Duke Ellington et John Coltrane, de François Olislaeger. | Visuel Point Ephémère

« Music Covers », une exposition qui tombe à pic quelques mois après la mort d’Alex Steinweiss, l’Américain qui a inventé – et révolutionné – le graphisme de la pochette de disque vinyle en 1938. Avant lui, pas d’habillage ni d’illustration, du simple papier kraft pour emballage : tous les albums se ressemblaient. Avec lui, c’est l’explosion du visuel. Désormais, il y aura la musique ET l’image. Deux éléments qui resteront indissociables pendant de longues années. Jusqu’à l’arrivée du CD, qui marque le recul du visuel dans les années 80, et encore davantage avec celle du format numérique (oui, regardez bien la taille du visuel d’un album de votre iPod-iPhone-iPad) : la musique, on l’écoute en mp3. Le graphisme et l’esthétique de la jaquette sont aujourd’hui rarement la raison de l’achat de l’album. Conséquence, les labels consacrent souvent un tout petit budget à la pochette.

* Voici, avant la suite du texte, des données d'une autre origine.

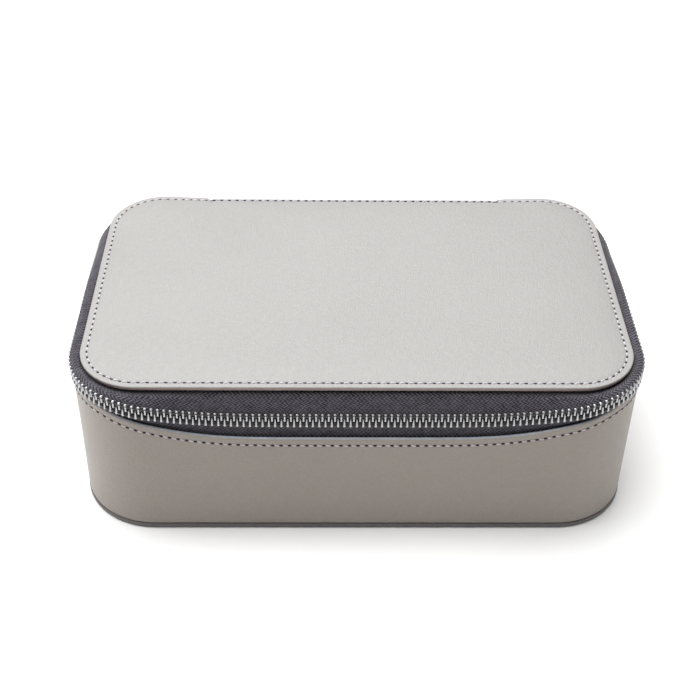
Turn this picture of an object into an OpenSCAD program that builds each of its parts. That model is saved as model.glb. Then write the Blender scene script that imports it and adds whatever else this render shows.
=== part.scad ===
// Travel jewelry case: a stiff leather-covered box with a flat lid, a metal zip round three sides
// and a leather hinge at the back. Origin on the floor under the middle of the body, front at -Y.

/* [Body] */
// Width of the body over the leather wall
body_w = 228; // [216:1:240]
// Depth of the body over the leather wall
body_d = 147; // [140:1:156]
// Radius of the upright corners
corner_r = 31; // [29:0.5:33]
// Height of the rim at the sides
rim_side_z = 62.4; // [62:0.1:62.4]
// Height of the rim in the middle of the front
rim_front_z = 49.9; // [48:0.1:52]
// Height of the rim along the back
rim_back_z = 56.6; // [56:0.1:56.6]
// How far the base panel stands proud of the wall
base_proud = 0.7; // [0:0.1:1.5]

/* [Lid] */
// Width of the lid panel
lid_w = 220.4; // [218:0.2:222]
// Radius of the lid panel's corners
lid_r = 24; // [22:0.5:26]
// Distance from the body's front face back to the lid's front edge
lid_front_gap = 5.8; // [5:0.1:6.4]
// Distance from the body's back face forward to the lid's back edge
lid_back_gap = 4.3; // [4.1:0.1:4.6]
// Height of the lid panel's top face
lid_top_z = 71.6; // [71.4:0.1:72]
// Width of the leather hinge
hinge_w = 134; // [120:1:136]

/* [Layers] */
// Thickness of the wall's leather
leather_t = 1.8; // [1.6:0.1:1.9]
// Thickness of the stiffening board
board_t = 1.5; // [1.2:0.1:1.6]
// Thickness of the suede lining
lining_t = 0.9; // [0.6:0.1:1.1]
// Thickness of the zip's woven tape
tape_t = 0.8; // [0.6:0.1:0.8]

/* [Inside] */
// Height of the compartment walls
divider_top_z = 44; // [36:1:45]
// Height of the foam bed under the ring rolls
ring_bed_top_z = 26; // [20:1:28]

/* [Hidden] */
$fn = 96;

LEATHER = "#b9b5ae";
CHARCOAL = "#4a4747";
SUEDE = "#8d8a92";
TAPE = "#3d3b42";
METAL = "#c9cbd0";
BOARD = "#8f7b63";
FOAM = "#d8d2b8";
GLASS = "#dfe6ea";

// Plan of the body: corner centres at (half_x, half_y)
half_x = body_w / 2 - corner_r;
half_y = body_d / 2 - corner_r;
arc_len = corner_r * PI / 2;
front_y = -body_d / 2;
back_y = body_d / 2;
// Distances round the body's outline, counted from the middle of the front
s_side = half_x + arc_len;
s_back_corner = s_side + 2 * half_y;
s_back = s_back_corner + arc_len;
zip_end_x = 72;
s_zip_end = s_back + half_x - zip_end_x;
// The zip tape hardens into the lid's own motion this far round the back corner
blend_angle = 40;
s_blend = s_back_corner + corner_r * blend_angle * PI / 180;

// Heights of the layers
base_t = 2.4;
wall_z = 2.8;
floor_z = base_t + 2;
floor_lining_t = 1.2;
lid_panel_t = 2;
lid_under_z = lid_top_z - lid_panel_t;
lid_d = body_d - lid_front_gap - lid_back_gap;
lid_shift_y = (lid_front_gap - lid_back_gap) / 2;
inner_inset = leather_t + board_t + lining_t;
inner_x = body_w / 2 - inner_inset;
inner_y = body_d / 2 - inner_inset;

// Zip chain
chain_half = 2.95;
chain_gap = 0.95;
tape_gap = 0.45;
chain_t = 2.2;
front_chain = [-3.3, 57.1];
side_chain = [-0.1, 66.3];
back_chain = [1.0, 60.5];
front_tilt = 11.4;

// Slider and pull, set on the back right corner
slider_angle = 78;
slider_half = 11;
plate_h = 8.8;
crown_out = 36.95;
link_drop = 6.6;

function clamp01(t) = min(1, max(0, t));
function smooth(t) = clamp01(t) * clamp01(t) * (3 - 2 * clamp01(t));
function mix(a, b, t) = a * (1 - t) + b * t;

// The front of the rim dips in a long curve; the back of the sides falls to the back rim.
rise_start = 18;
rise_len = 90;
fall_start = s_side + 38;
fall_len = 50;
function rise(s) = smooth(pow(clamp01((abs(s) - rise_start) / rise_len), 2));
function fall(s) = smooth((abs(s) - fall_start) / fall_len);
function rim_z(s) = mix(mix(rim_front_z, rim_side_z, rise(s)), rim_back_z, fall(s));

// A point on the outline pushed outward by o, at distance s round it (negative to the left)
function corner_point(cy, angle, o) =
    [half_x + (corner_r + o) * cos(angle), cy + (corner_r + o) * sin(angle)];
function right_point(s, o) =
    s < half_x ? [s, front_y - o] :
    s < s_side ? corner_point(-half_y, (s - half_x) / arc_len * 90 - 90, o) :
    s < s_back_corner ? [body_w / 2 + o, s - s_side - half_y] :
    s < s_back ? corner_point(half_y, (s - s_back_corner) / arc_len * 90, o) :
    [half_x - (s - s_back), back_y + o];
function outline_point(s, o) =
    s < 0 ? [-right_point(-s, o)[0], right_point(-s, o)[1]] : right_point(s, o);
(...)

Marc et Robert (Rita Mitsouko), de Benoît Preteseille. | Visuel Point Ephémère

Pourtant, Sébastien Ruiz n’a pas la volonté de défendre l’idée que le numérique tue l’image. « Je suis moi-même consommateur de numérique. Ce qui m’inquiète fortement, c’est l’absence d’objet, d’image, en ce moment, dans la musique, explique celui qui est par ailleurs responsable de la « Galerie du jour » Agnès b. A la fin des années 60, début des années 70, il y avait les albums-concepts. Aujourd’hui, cela n’existe quasiment plus. C’était un tout : des morceaux qui racontaient une même histoire, un visuel qui allait dans ce sens, avec une réelle recherche d’objets. On pouvait même faire un double album, ça faisait encore plus d’images. Aujourd’hui, on a uniquement un objet « musique », assez dépouillé du reste. C’est une forme d’appauvrissement. L’image en dit aussi sur l’intimité d’un artiste, sur ses envies. »

Quand la guitare de London Calling devient une pioche

« Music Covers », ce n’est pas une exposition gigantesque. Au contraire. En un coup d’œil, on embrasse l’ensemble des pochettes… Mais il faut ensuite s’approcher, scruter, zieuter, regarder le détail, voir le trait, le coup de crayon pour apprécier la créativité des artistes. Sébastien Ruiz a réussi son coup. Mélanger le travail d’artistes reconnus comme Jochen Gerner, Stéphane Blanquet ou Luz avec des créateurs qui exposent pour la première fois : Emilie Ouvrard (qui s’est attaquée deux fois à Electric Ladyland de Jimi Hendrix), David Benmussa et son Joy Division en relief…

Sergent Pepper's (The Beatles) de David Scrima. | Visuel Point Ephémère
Coup de cœur pour la version revue et corrigée de London Calling, par Ruppert et Mulot, auteurs de bande dessinée. Le duo a été inspiré par la célèbre pochette des Clash, sur laquelle Paul Simonon fracasse sa guitare sur scène. Dans l’esprit de Ruppert et Mulot, ça donne un Londonien équipé … d’une pioche, en train de jardiner. Space Invaders, lui, s’est armé de Rubik’s Cube pour revisiter à sa manière Rock’n’roll animal de Lou Reed. L’œuvre (82 x 82 cm !), qui existait déjà et n’a pas été créée spécialement pour l’exposition, vaut le détour. Ne serait-ce que parce que c’est le seul artiste de street art présent dans « Music Covers ».

The expanding universe big band, de Samon Takahashi. | Visuel Point Ephémère

L’exposition de Sébastien Ruiz ne transpire pas la nostalgie. Mais elle met en valeur la créativité de nombreux artistes qui n’ont pas l’occasion de mettre leurs talents au service d’un objet autrefois sacré et à l’esthétique soignée : la pochette de vinyle. Le lieu retenu pour cette exposition originale, n’a rien d’un hasard. « Le Point Ephémère, c’est un lieu de diffusion culturelle, surtout de musique mais aussi d’exposition. Or, j’ai l’impression que dans ces deux espaces proches physiquement, le public ne se croise pas toujours. Il n’y a pas de rencontre. C’est assez représentatif de ce qui se passe entre art contemporain et musique : une séparation assez forte, une forme de défiance, de réticence. » Encore une vertu de la pochette de 33 tours : réunir ces deux mondes le temps d’une exposition.

> Music Covers, jusqu’au 14 janvier 2012, au Point Ephémère. Exposition ouverte tous les jours de 14h à 19h. Entrée libre.